Peter Weiss, president of the Lawyers’ Committee on Nuclear Policy (LCNP),
told IPS: *”Here’s what I think Obama will do: announce the U.S. support of
the renewal of the Strategic Arms Reduction Treaty (START); ratification of
the Comprehensive Test Ban Treaty (CTBT); and negotiation of the Fissile
Material Cut-off Treaty (FMCT).”*
*”And here’s what I think he should do, in addition: Announce that, at the
Nuclear Non-Proliferation Treaty (NPT) Review Conference in May next year,
the U.S. will propose an international conference for the purpose of
beginning serious work on a convention outlawing the possession of nuclear
weapons and criminalizing their use.”*
Without this second step, Weiss said, the first series of steps will not
bring about the nuclear weapons free world which Obama spoke about in
Prague.
Granoff said that at the closing session of the 1992 Security Council
meeting then U.K. Prime Minister Major included in his statement elements
pertinent today: *”The members of the Council underline the need for all
Member States to fulfill their obligations in relation to arms control and
disarmament.”*
Since then, he said, the obligation to achieve nuclear disarmament pursuant
to Article VI of the Nuclear Non-proliferation Treaty and the mandate of the unanimous decision of the International Court of Justice remain
substantially unfulfilled.
*”It is time that the legal mechanisms of the U.N. Charter be followed in
this regard,”* Granoff stressed.
Amongst them, he pointed out, is Article 26 which would task the U.N.

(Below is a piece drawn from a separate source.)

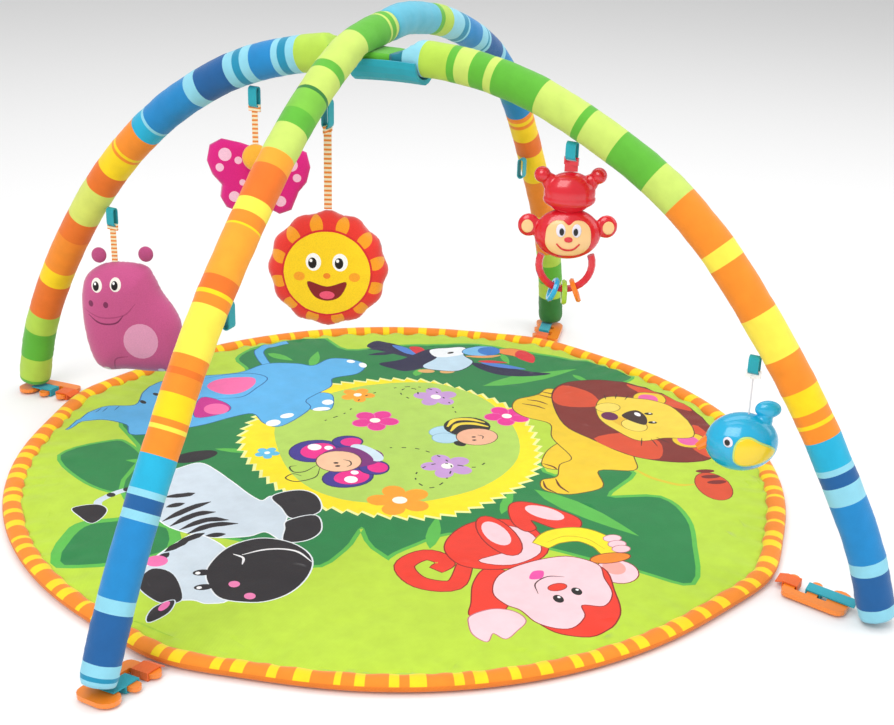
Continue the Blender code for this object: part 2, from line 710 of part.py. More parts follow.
def add_bird():
    """A hollow shell that slides down its cord; the cord winds off a spool inside."""
    link = 0.009
    pivot = add_ribbon("bird", link, 0.0050, "DDE6EA", 0.0050)
    shell_z = -link - BIRD_TOP
    radii = (0.0345, 0.0240, 0.0285)
    middle = shell_z - radii[2] + 0.0010
    cord_x = 0.0040

    outside = ball((0, 0, 0), radii, 24, 14)
    tail = rod_between((0.017, 0, 0.016), (0.0215, 0, 0.029), 0.0085, 0.0075, 12)
    outside = combine(outside, tail)
    outside = combine(outside, ball((0.0215, 0, 0.0335), (0.0125, 0.0070, 0.0085), 14, 8))
    hollow = ball((0, 0, 0), [r - 0.0028 for r in radii], 20, 12)
    bore = rod_between((cord_x, 0, 0.010), (cord_x, 0, 0.050), 0.0016, 0.0016, 10)
    inside = combine(hollow, bore)
    shell = combine(outside, inside, "DIFFERENCE")
    toy_piece("bird_shell", shell, pivot, (-cord_x, 0, middle), "12AEDC", 0.2)

    wing = [(-0.0135, 0.004), (-0.008, 0.0125), (0.000, 0.0135), (0.010, 0.0085), (0.0215, 0.0035),
            (0.0250, -0.0020), (0.0200, -0.0080), (0.0080, -0.0125), (-0.0050, -0.0135),
            (-0.0125, -0.0080)]
    wing = inlay([(x + 0.003, z - 0.001) for x, z in wing], radii, 24, 14, 0.0016)
    toy_piece("bird_wing", wing, pivot, (-cord_x, 0, middle), "F5D216", 0.3)

    beak = rod_between((-0.0290, 0, 0.0010), (-0.0415, 0, -0.0070), 0.0072, 0.0032, 10)
    beak = combine(beak, ball((0, 0, 0), [r + GAP for r in radii], 24, 14), "DIFFERENCE")
    toy_piece("bird_beak", beak, pivot, (-cord_x, 0, middle), "F58220", 0.3)

    spool = bmesh.new()
    bmesh.ops.create_cone(spool, cap_ends=True, segments=16, radius1=SPOOL_RADIUS,
                          radius2=SPOOL_RADIUS, depth=0.010)
    bmesh.ops.transform(spool, matrix=Matrix.Rotation(math.pi / 2, 4, "X"), verts=spool.verts)
    spool_x = SPOOL_RADIUS + BIRD_CORD_RADIUS + 0.0004
    toy_piece("bird_spool", spool, pivot, (spool_x, 0, middle), "F2F2EE", 0.4)

    curve = bpy.data.curves.new("bird_cord", "CURVE")
    curve.dimensions = "3D"
    curve.bevel_depth = BIRD_CORD_RADIUS
    curve.bevel_resolution = 2
    curve.use_fill_caps = True
    spline = curve.splines.new("POLY")
    start = -link - GAP
    end = shell_z - BIRD_TRAVEL - 0.006
    count = 30
    spline.points.add(count)
    for i, point in enumerate(spline.points):
        z = start + (end - start) * i / count
        point.co = (pivot.x, pivot.y, pivot.z + z, 1.0)
    cord = bpy.data.objects.new("bird_cord", curve)
    material = bpy.data.materials.new("bird_cord_material")
    material.use_nodes = True
    material.node_tree.nodes["Principled BSDF"].inputs["Base Color"].default_value = srgb("E6E6EA")
    curve.materials.append(material)
    bpy.context.scene.collection.objects.link(cord)


# ---------------------------------------------------------------- build

clear_scene()
add_mat()
for leg_name in LEGS:
    add_arch_half(leg_name)
    add_foot(leg_name)
for arch_key in ARCHES:
    add_ferrule(arch_key)
add_crown_cuff()
for loop_name in LOOPS:
    add_toy_loop(loop_name)
add_hippo()
add_butterfly()
add_sun()
add_monkey()
add_bird()
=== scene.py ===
import json
import math

import bmesh
import bpy
from mathutils import Matrix, Vector, noise
from mathutils.geometry import delaunay_2d_cdt


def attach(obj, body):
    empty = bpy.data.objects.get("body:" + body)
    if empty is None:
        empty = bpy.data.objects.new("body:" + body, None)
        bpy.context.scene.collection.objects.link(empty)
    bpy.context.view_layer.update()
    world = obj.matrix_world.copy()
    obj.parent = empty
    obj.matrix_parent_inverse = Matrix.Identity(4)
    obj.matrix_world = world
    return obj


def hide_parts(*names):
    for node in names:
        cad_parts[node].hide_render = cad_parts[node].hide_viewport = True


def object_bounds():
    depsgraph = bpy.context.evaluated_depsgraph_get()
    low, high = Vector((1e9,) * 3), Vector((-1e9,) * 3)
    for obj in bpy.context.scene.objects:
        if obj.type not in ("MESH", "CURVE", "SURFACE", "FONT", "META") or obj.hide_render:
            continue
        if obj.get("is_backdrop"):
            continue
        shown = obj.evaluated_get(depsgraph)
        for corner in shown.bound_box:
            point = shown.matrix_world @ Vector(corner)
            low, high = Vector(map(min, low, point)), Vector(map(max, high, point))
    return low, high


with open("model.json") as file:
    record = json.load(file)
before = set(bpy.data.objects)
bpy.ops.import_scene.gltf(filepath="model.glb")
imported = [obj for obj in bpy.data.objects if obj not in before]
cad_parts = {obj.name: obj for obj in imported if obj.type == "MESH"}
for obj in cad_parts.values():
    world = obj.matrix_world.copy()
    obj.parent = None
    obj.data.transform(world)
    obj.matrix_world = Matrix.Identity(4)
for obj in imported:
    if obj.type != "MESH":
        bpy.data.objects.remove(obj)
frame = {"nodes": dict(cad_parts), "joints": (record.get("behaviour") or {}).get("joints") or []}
CAD_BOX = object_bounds()

# ---------------------------------------------------------------- mat pad
# A round quilted pad of printed woven polyester over thin foam. The jungle picture is printed
# on the cloth; the pad puckers where it is sewn into its stuffed edge.

MAT = Vector((0.0, 0.0052, 0.0))
MAT_RADIUS = 0.425
BINDING = 0.021
TAB_PULL = 0.010
TAB_SPREAD = 8.0
TAB_AZIMUTHS = (-134.9, -48.8, 137.8, 46.7)


def linear(hexcode):
    """An sRGB web colour as Blender's linear RGBA."""
    parts = [int(hexcode[i:i + 2], 16) / 255 for i in (0, 2, 4)]
    return [c / 12.92 if c <= 0.04045 else ((c + 0.055) / 1.055) ** 2.4 for c in parts] + [1.0]


def add_node(tree, kind, settings=None, links=None):
    """Add a node, set its properties or sockets by name, and link its inputs."""
    made = tree.nodes.new(kind)
    for key, value in (settings or {}).items():
        if isinstance(key, str) and hasattr(made, key) and key not in made.inputs:
            setattr(made, key, value)
        else:
            made.inputs[key].default_value = value
    for key, socket in (links or {}).items():
        tree.links.new(socket, made.inputs[key])
    return made


def new_material(name, roughness, sheen=0.0, coat=0.0, metallic=0.0):
    """An empty Principled material: returns it with its tree and its shader."""
    material = bpy.data.materials.new(name)
    material.use_nodes = True
    tree = material.node_tree
    shader = tree.nodes["Principled BSDF"]
    for key, value in (("Roughness", roughness), ("Sheen Weight", sheen), ("Coat Weight", coat),
                       ("Metallic", metallic), ("Coat Roughness", 0.1), ("Sheen Roughness", 0.4)):
        shader.inputs[key].default_value = value
    return material, tree, shader


def woven_cloth(name, hexcode=None, thread=0.0011, depth=0.25, roughness=0.82, sheen=0.25, uv=True):
    """Woven polyester: two crossed sets of threads in relief, and a soft unevenness of the dye.

    The real threads are 0.3 mm; they are drawn a little coarser so that they show.
    """
    material, tree, shader = new_material(name, roughness, sheen)
    place = add_node(tree, "ShaderNodeUVMap" if uv else "ShaderNodeTexCoord")
    spot = place.outputs["UV" if uv else "Object"]
    threads = []
    for axis in ("X", "Y"):
        wave = add_node(tree, "ShaderNodeTexWave",
                        {"bands_direction": axis, "Scale": 0.314 / thread, "Distortion": 0.4,
                         "Detail": 1.0, "Detail Scale": 2.0}, {"Vector": spot})
        threads.append(wave.outputs["Fac"])
    weave = add_node(tree, "ShaderNodeMath", {"operation": "MULTIPLY"},
                     {0: threads[0], 1: threads[1]})
    soft = add_node(tree, "ShaderNodeTexNoise", {"Scale": 60.0, "Detail": 3.0}, {"Vector": spot})
    height = add_node(tree, "ShaderNodeMath", {"operation": "MULTIPLY_ADD", 1: 2.0},
                      {0: soft.outputs["Fac"], 2: weave.outputs[0]})
    bump = add_node(tree, "ShaderNodeBump", {"Strength": depth, "Distance": 0.0006},
                    {"Height": height.outputs[0]})
    if hexcode:
        dye = add_node(tree, "ShaderNodeRGB")
        dye.outputs[0].default_value = linear(hexcode)
        colour = dye.outputs[0]
    else:
        colour = add_node(tree, "ShaderNodeAttribute", {"attribute_name": "dye"}).outputs["Color"]
    tone = add_node(tree, "ShaderNodeMapRange", {"From Min": 0.25, "From Max": 0.75, "To Min": 0.93,
                                                 "To Max": 1.05}, {"Value": soft.outputs["Fac"]})
    grain = add_node(tree, "ShaderNodeMapRange", {"To Min": 0.93, "To Max": 1.03},
                     {"Value": weave.outputs[0]})
    both = add_node(tree, "ShaderNodeMath", {"operation": "MULTIPLY"},
                    {0: tone.outputs[0], 1: grain.outputs[0]})
    shade = add_node(tree, "ShaderNodeVectorMath", {"operation": "SCALE"},
                     {0: colour, "Scale": both.outputs[0]})
    tree.links.new(shade.outputs[0], shader.inputs["Base Color"])
    tree.links.new(bump.outputs[0], shader.inputs["Normal"])
    return material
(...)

Military Staff Committee to submit plans for nuclear disarmament to the
Members States. That Section – which requires *”maintenance of international peace and security with the least diversion for armaments”* – must now be invoked and include nuclear disarmament in its mandate.
This Military Staff Committee is described in Article 47 as including Chiefs of Staff of the five permanent members of the Security Council.
*”It is high time that these military leaders be charged with fulfilling
their disarmament duties,”* he added.